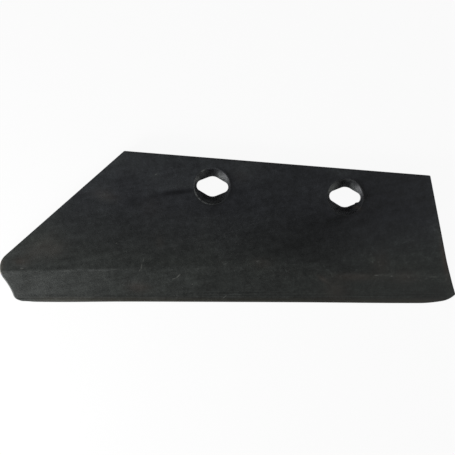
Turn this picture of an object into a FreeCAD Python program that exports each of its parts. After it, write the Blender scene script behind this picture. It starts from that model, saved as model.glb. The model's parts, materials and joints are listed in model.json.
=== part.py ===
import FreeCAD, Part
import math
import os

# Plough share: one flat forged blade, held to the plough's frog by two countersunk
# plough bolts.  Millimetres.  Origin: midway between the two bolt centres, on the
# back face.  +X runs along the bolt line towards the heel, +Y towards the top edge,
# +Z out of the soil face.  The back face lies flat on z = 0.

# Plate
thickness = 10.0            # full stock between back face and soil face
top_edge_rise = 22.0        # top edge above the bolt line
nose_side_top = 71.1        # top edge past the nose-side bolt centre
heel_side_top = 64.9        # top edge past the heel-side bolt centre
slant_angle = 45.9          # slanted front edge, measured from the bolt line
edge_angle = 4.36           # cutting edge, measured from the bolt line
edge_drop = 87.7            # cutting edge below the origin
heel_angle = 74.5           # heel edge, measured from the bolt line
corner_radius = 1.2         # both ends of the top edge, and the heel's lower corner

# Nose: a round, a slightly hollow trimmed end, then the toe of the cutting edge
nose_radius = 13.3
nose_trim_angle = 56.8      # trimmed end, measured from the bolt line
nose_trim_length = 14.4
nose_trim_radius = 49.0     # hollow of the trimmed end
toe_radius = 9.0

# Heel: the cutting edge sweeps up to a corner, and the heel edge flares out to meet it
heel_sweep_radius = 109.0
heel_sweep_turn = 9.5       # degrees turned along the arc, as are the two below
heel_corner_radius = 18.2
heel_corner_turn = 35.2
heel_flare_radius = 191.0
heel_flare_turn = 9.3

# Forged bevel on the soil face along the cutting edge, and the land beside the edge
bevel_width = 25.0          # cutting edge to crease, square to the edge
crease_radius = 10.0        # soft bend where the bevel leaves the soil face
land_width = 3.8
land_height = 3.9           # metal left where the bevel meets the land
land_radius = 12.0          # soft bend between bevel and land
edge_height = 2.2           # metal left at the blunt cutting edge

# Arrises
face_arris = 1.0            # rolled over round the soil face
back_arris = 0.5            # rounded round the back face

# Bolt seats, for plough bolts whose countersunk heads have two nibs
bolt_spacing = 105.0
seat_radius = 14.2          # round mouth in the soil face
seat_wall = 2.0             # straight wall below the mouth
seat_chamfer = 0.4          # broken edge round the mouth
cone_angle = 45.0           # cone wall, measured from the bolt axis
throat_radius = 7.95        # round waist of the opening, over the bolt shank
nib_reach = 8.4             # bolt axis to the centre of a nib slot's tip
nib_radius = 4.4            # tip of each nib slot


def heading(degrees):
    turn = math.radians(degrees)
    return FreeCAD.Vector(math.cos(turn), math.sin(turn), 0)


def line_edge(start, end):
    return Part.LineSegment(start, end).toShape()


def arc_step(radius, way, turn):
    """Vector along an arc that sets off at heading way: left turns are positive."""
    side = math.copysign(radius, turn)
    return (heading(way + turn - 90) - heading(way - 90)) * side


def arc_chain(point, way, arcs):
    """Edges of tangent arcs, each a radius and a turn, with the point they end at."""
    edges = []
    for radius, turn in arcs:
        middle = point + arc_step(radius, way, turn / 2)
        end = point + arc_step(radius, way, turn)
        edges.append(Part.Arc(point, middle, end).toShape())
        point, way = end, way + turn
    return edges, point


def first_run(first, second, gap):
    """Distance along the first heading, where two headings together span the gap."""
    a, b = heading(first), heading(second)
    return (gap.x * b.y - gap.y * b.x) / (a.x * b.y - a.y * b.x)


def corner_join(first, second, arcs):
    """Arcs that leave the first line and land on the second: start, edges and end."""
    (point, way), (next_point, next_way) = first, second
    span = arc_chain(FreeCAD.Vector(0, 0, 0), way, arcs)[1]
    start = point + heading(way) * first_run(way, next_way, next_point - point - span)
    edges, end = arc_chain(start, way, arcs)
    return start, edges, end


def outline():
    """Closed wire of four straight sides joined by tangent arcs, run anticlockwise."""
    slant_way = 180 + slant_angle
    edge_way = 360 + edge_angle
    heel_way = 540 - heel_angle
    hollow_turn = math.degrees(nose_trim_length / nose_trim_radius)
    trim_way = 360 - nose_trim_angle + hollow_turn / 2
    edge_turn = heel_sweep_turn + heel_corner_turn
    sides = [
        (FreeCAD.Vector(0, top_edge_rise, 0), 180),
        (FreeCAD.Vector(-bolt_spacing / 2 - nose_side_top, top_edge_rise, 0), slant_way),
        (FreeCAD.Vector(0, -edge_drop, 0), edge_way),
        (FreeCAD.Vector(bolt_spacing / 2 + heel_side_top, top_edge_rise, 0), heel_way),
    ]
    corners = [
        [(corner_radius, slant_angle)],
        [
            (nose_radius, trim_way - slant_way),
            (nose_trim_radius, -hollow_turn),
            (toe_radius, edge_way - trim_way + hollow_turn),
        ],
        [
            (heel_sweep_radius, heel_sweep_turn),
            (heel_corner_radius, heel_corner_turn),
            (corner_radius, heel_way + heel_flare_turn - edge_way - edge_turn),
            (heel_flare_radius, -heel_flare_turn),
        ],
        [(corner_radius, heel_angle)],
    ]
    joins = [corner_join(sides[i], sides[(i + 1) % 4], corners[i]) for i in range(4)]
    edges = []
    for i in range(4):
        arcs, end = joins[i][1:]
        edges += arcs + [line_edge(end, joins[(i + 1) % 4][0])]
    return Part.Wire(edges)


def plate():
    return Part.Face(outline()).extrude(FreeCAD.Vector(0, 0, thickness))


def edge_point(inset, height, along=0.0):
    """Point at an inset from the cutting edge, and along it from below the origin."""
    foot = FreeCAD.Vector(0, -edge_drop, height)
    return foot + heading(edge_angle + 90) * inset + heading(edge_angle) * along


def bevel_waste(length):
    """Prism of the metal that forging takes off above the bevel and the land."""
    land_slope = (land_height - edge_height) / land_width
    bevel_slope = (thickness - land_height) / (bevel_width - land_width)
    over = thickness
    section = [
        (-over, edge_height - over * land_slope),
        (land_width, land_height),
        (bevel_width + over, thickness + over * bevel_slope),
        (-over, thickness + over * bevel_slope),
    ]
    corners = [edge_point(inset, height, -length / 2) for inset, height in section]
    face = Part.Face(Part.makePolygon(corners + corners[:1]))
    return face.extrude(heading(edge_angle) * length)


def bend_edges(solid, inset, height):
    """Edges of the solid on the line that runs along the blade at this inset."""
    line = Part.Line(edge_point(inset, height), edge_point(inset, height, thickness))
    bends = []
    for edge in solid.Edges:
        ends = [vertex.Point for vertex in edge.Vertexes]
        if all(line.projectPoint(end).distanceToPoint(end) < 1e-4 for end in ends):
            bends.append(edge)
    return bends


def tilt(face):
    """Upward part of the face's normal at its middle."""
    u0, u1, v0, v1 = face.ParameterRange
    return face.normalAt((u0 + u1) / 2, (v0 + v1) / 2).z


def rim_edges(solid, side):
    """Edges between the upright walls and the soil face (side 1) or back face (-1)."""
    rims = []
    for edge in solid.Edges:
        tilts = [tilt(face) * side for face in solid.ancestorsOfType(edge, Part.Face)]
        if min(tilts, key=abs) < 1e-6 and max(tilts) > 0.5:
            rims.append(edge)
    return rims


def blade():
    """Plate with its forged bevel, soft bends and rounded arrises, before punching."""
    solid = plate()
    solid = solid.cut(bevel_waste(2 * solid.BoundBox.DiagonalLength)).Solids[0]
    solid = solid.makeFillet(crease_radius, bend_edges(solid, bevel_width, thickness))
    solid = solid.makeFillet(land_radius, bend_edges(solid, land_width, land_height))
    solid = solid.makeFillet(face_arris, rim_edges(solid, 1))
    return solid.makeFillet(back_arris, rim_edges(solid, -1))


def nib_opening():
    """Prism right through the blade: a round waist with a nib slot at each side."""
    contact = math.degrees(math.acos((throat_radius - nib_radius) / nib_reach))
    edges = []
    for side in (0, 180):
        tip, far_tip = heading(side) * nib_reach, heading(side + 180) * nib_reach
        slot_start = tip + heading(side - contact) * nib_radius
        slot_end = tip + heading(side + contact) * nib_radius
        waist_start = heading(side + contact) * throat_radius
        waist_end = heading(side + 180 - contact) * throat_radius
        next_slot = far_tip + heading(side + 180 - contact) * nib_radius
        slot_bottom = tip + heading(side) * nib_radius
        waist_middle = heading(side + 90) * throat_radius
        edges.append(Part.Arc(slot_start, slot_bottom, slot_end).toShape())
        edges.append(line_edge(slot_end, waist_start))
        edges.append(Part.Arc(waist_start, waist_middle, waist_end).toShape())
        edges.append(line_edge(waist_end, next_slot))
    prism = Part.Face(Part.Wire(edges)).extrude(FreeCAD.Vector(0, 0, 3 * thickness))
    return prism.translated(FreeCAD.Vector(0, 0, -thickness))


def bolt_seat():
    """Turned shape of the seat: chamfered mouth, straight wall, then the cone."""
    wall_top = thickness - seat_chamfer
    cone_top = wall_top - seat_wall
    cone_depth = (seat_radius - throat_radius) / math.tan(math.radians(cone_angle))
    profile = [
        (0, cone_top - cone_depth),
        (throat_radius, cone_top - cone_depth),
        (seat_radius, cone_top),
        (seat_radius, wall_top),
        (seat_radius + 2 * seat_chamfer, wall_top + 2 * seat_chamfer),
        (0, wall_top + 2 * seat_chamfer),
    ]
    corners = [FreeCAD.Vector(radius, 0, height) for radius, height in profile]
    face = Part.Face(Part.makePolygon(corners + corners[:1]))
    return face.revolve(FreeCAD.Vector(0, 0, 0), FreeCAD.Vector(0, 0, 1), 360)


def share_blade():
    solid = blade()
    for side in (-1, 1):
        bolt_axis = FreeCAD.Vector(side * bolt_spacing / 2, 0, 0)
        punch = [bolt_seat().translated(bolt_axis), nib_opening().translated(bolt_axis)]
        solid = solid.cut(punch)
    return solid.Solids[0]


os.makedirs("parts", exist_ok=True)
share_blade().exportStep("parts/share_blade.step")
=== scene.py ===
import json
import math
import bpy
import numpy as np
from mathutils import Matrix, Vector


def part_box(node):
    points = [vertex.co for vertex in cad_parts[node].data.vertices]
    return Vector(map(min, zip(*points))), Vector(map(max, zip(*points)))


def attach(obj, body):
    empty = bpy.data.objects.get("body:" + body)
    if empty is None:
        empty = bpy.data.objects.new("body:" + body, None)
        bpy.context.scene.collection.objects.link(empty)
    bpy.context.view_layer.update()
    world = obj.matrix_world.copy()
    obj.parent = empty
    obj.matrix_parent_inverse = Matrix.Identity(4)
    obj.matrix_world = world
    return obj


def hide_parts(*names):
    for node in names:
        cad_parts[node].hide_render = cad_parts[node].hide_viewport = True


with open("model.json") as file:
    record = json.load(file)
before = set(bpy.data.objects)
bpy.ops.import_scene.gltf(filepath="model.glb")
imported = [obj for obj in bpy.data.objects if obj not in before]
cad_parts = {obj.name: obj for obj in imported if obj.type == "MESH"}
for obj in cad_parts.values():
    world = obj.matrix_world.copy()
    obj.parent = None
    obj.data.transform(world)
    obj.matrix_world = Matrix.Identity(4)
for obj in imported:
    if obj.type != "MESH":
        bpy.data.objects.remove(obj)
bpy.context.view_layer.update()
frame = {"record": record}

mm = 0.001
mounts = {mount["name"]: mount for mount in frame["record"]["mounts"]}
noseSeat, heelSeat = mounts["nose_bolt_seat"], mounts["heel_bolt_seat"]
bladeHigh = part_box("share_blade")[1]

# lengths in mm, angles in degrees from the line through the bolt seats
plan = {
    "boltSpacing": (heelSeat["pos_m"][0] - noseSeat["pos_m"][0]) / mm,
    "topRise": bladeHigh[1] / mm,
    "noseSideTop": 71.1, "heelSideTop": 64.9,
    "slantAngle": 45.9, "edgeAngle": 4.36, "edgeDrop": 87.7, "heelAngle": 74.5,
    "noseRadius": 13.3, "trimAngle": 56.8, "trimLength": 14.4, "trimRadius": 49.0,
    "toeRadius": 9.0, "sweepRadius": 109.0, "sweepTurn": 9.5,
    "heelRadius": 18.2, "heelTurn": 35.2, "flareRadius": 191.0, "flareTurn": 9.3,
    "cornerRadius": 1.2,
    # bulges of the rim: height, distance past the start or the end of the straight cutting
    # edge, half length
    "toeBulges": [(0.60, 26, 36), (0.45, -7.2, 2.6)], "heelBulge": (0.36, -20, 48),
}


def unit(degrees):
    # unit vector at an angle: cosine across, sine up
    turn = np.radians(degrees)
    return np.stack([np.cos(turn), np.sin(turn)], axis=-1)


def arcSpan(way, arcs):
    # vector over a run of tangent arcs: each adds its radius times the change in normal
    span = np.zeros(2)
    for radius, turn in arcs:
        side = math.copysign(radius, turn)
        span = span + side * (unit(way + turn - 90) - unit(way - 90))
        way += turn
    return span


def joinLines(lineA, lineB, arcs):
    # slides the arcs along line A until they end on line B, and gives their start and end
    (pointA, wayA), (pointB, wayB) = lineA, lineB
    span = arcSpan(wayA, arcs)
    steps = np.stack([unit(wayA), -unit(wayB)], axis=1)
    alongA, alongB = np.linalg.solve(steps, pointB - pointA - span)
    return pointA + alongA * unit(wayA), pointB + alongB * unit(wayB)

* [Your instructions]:
All lines in the listing above from the line containing "solid = solid.cut(punch)" to the line containing "before = set(bpy.data.objects)", inclusive, should be retyped exactly; no other lines should appear.

* [Output for this exercise]:
        solid = solid.cut(punch)
    return solid.Solids[0]


os.makedirs("parts", exist_ok=True)
share_blade().exportStep("parts/share_blade.step")
=== scene.py ===
import json
import math
import bpy
import numpy as np
from mathutils import Matrix, Vector


def part_box(node):
    points = [vertex.co for vertex in cad_parts[node].data.vertices]
    return Vector(map(min, zip(*points))), Vector(map(max, zip(*points)))


def attach(obj, body):
    empty = bpy.data.objects.get("body:" + body)
    if empty is None:
        empty = bpy.data.objects.new("body:" + body, None)
        bpy.context.scene.collection.objects.link(empty)
    bpy.context.view_layer.update()
    world = obj.matrix_world.copy()
    obj.parent = empty
    obj.matrix_parent_inverse = Matrix.Identity(4)
    obj.matrix_world = world
    return obj


def hide_parts(*names):
    for node in names:
        cad_parts[node].hide_render = cad_parts[node].hide_viewport = True


with open("model.json") as file:
    record = json.load(file)
before = set(bpy.data.objects)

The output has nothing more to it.